Non c’è niente da capire, qui siamo in uno dei cuori più ricchi del pianeta, qui niente è impossibile e tutto questo, come si raccontava in una antica trasmissione TV, fa spettacolo.
Siamo stanchi e ci mettiamo ad osservare il traffico che scorre sulla Wilshire Avenue, nella città che si muove su quattro ruote, il parco macchine è nuovissimo, vecchie carrette non se ne vede, ma non mi è capitato di vederle neanche in quartieri ben più poveri di questo, magari mi è capitato di vedere grossi pick-un parcheggiati fuori da catapecchie, ma nessuno si sogna di non avere un’auto all’altezza. Dall’ultima volta che sono venuto qui, dove vedere una Tesla era raro, oggi posso affermare senza ombra di smentita che, tra le tedesche, le giapponesi e le coreane, la Tesla invece rappresenta l’auto americana sicuramente più presente su questo mercato. Per onorare il mercato italiano, oggi (e solo oggi) siamo riusciti a vedere quattro o cinque 500 Fiat, unica e rara auto nostrana presente da queste parti.
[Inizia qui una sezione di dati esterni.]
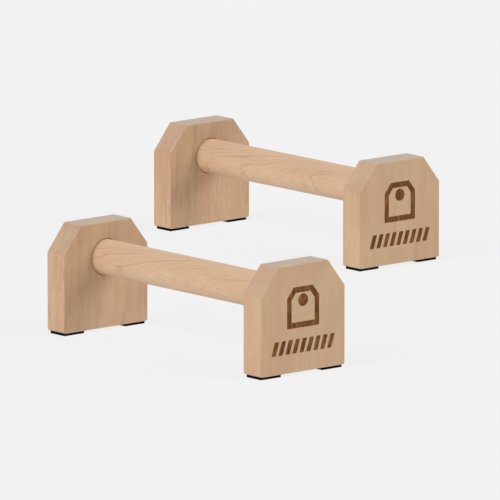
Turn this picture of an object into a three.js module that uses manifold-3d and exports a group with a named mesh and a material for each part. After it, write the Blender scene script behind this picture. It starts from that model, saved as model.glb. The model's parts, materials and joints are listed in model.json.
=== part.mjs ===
// A pair of low parallel bars (parallettes): two separate stands, each with a round beech grip bar let into
// two beech end blocks. Each block stands on two rubber pads, and a long screw from below holds the bar in it.
// Millimetres, +Z up. The bars run along X, and the floor is z = 0. The origin is on the floor, at the middle
// of the rectangle that holds both stands. Right and left are those of an athlete who faces +X.

import * as THREE from "three";
import { mergeVertices } from "three/addons/utils/BufferGeometryUtils.js";
import Module from "manifold-3d";

// The two stands on the floor
const BAR_SPACING = 500; // from one bar's centre line to the other's, along Y
const STAGGER = 405; // how far the right stand is ahead of the left one, along X

// End blocks
const STAND_LENGTH = 360; // from outer face to outer face
const BLOCK_WIDTH = 121;
const BLOCK_HEIGHT = 119;
const BLOCK_THICKNESS = 29.5;
const SLOPE_RUN = 24.5; // the part of the width that each sloping top corner takes
const SLOPE_DROP = 31; // the part of the height that it takes
const CORNER_RADIUS = 2.8; // of the outline, seen along the bar
const EDGE_EASING = 1.2; // of the edges round both faces
const EDGE_STEPS = 3;

// Rubber pads under the blocks
const PAD_THICKNESS = 3;
const PAD_LENGTH = 29; // across the stand
const PAD_INSET = 2.2; // from the block's faces
const PAD_CORNER_RADIUS = 1.5;

// Grip bar
const BAR_RADIUS = 20;
const BAR_AXIS_HEIGHT = 82.5; // above the floor
const BAR_END_CHAMFER = 1;
const SOCKET_DEPTH = 22; // of the blind hole in each block
const SOCKET_GAP = 0.35; // round the bar and at its end
const BAR_SIDES = 48;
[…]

Chiamiamo il nostro autista Uber che oggi è un tizio dalla guida scattosa, ma che non riesce ad evitare di portarci all’albergo in meno di un’ora, il traffico è intenso su tutte le routes, e tra le auto tinte di rosso nei colori del tramonto, rientriamo al Marriott quasi all’imbrunire.

Insieme a Gary Goldman.

Qui incontriamo con sorpresa Gary Goldman che non sapevamo essere qui, e John Pommeroy nell’atrio dell’albergo, li salutiamo e ci dirigiamo a prendere un drink al bar, dopo aver salutato Eleonora Giuffrida che si è unita a noi, una studentessa che proveniva da San Francisco, dove stava usufruendo di una borsa di studio della scuola, presso lo studio di John Nevarez.
I prossimi giorni ci sarà anche lei, e domai inizia il CTN.